If I had a nickel for every murder mystery I consumed in a January 2024 and January 2025 in which women in very remote Alaska killed abusive men and the authorities who solve the crime decide to cover it up, I'd have 2 nickels. Which isn't a lot but it's weird that it happened twice. I'm not anticipating to make it 3 Januaries in a row.
Salt Brilliant and fascinating. Thanks for the rec CCMore. Siege of Vraks. I got this for a couple bucks on Audible not knowing it's a Warhammer 40K novelization, or even what that meant. Had I understood I never would have bothered, but nonetheless it was kind of interesting to get a glimpse into that grimdark universe. Secret Lives of Color is a magazine column turned into a book but I'm fascinated by the history of color. It covers how humans and societies perceived and named and categorized and learned how to make different shades and hues over centuries. Tokugawa Ieyasu is the real life Japanese leader at the center of the Clavell Shogun novels. This bio was written about 100 years ago and you can tell, but if you allow for that it holds up.

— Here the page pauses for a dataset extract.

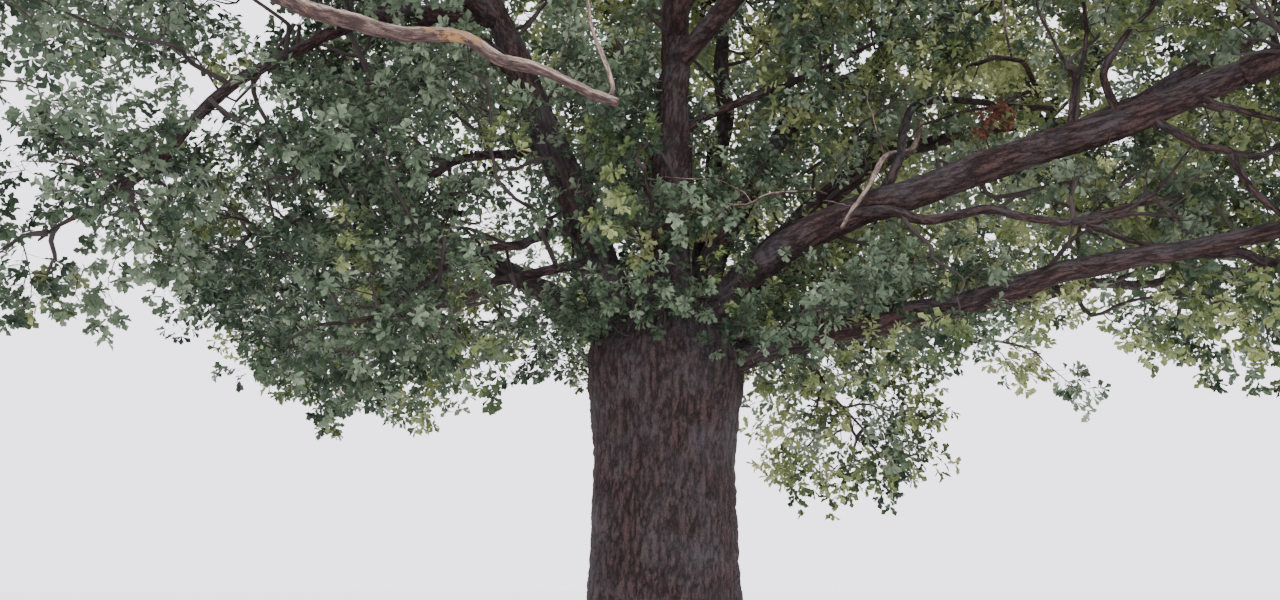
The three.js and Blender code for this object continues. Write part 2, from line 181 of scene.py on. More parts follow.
relief = bpy.data.node_groups.new("bark relief", "GeometryNodeTree")
relief.interface.new_socket("Geometry", in_out="INPUT", socket_type="NodeSocketGeometry")
relief.interface.new_socket("Depth", in_out="INPUT", socket_type="NodeSocketFloat")
relief.interface.new_socket("Geometry", in_out="OUTPUT", socket_type="NodeSocketGeometry")
DEPTH_SOCKET = relief.interface.items_tree["Depth"].identifier
add = node_maker(relief)
start = add("NodeGroupInput")
straight = add("GeometryNodeInputNamedAttribute", data_type="FLOAT_VECTOR", Name="straight")
warp = add("TexNoise", Vector=straight, Scale=1 / WARP_SIZE, Detail=2.0)
centred = add("VectorMath", operation="SUBTRACT", _0=warp.outputs["Color"], _1=(0.5, 0.5, 0.5))
pushed = add("VectorMath", operation="MULTIPLY_ADD", _0=centred, _1=(2 * WARP_REACH,) * 3, _2=straight)
cells = add("VectorMath", operation="MULTIPLY",
            _0=pushed, _1=(1 / RIDGE_WIDTH, 1 / RIDGE_WIDTH, 1 / RIDGE_LENGTH))
net = add("TexVoronoi", feature="DISTANCE_TO_EDGE", Vector=cells, Scale=1.0)
wide = add("MapRange", interpolation_type="SMOOTHSTEP", Value=net, From_Min=0.01, From_Max=0.34)
fine_net = add("TexVoronoi", feature="DISTANCE_TO_EDGE", Vector=cells, Scale=FINE_RIDGES)
narrow = add("MapRange", interpolation_type="SMOOTHSTEP", Value=fine_net, From_Max=0.3)
healed = add("TexNoise", Vector=straight, Scale=2.6, Detail=2.0)
fading = add("MapRange", Value=healed, From_Min=0.36, From_Max=0.6, To_Min=0.95, To_Max=0.1)
ridge = add("Mix", _0=fading, _2=narrow, _3=wide)
flakes = add("TexNoise", Vector=straight, Scale=14.0, Detail=3.0)
height = add("Math", operation="MULTIPLY_ADD", _0=flakes, _1=0.7, _2=ridge)
level = add("Math", operation="SUBTRACT", _0=height, _1=0.95)
raised_by = add("Math", operation="MULTIPLY", _0=level, _1=start.outputs["Depth"])
outward = add("VectorMath", operation="SCALE", _0=add("GeometryNodeInputNormal"), Scale=raised_by)
kept = add("GeometryNodeStoreNamedAttribute", data_type="FLOAT", domain="POINT",
           Geometry=start.outputs["Geometry"], Name="ridge", Value=height)
add("NodeGroupOutput", Geometry=add("GeometryNodeSetPosition", Geometry=kept, Offset=outward))


def mixed(add, share, low, high):
    """A colour between two others: plain ones, or the sockets of nodes."""
    low, high = [(*colour, 1) if isinstance(colour, tuple) else colour for colour in (low, high)]
    return add("Mix", data_type="RGBA", _0=share, _6=low, _7=high).outputs[2]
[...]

I could not find an solid audiobook history of The Great Northern War. This version is from a publisher who seems to specialize in "good enough" histories of subjects that might not have as much coverage as others. I'm guessing it was an AI first draft with significant human editing to make it acceptable.
I well enjoyed and recommend all the other big sweeping histories in the audio list, subject to your interest in the subject matter.
Still a lot. My average is 305, but that includes the 6 short stories I consider one book, and also all my audiobooks. So I really have little idea of the average length of the books I actually read.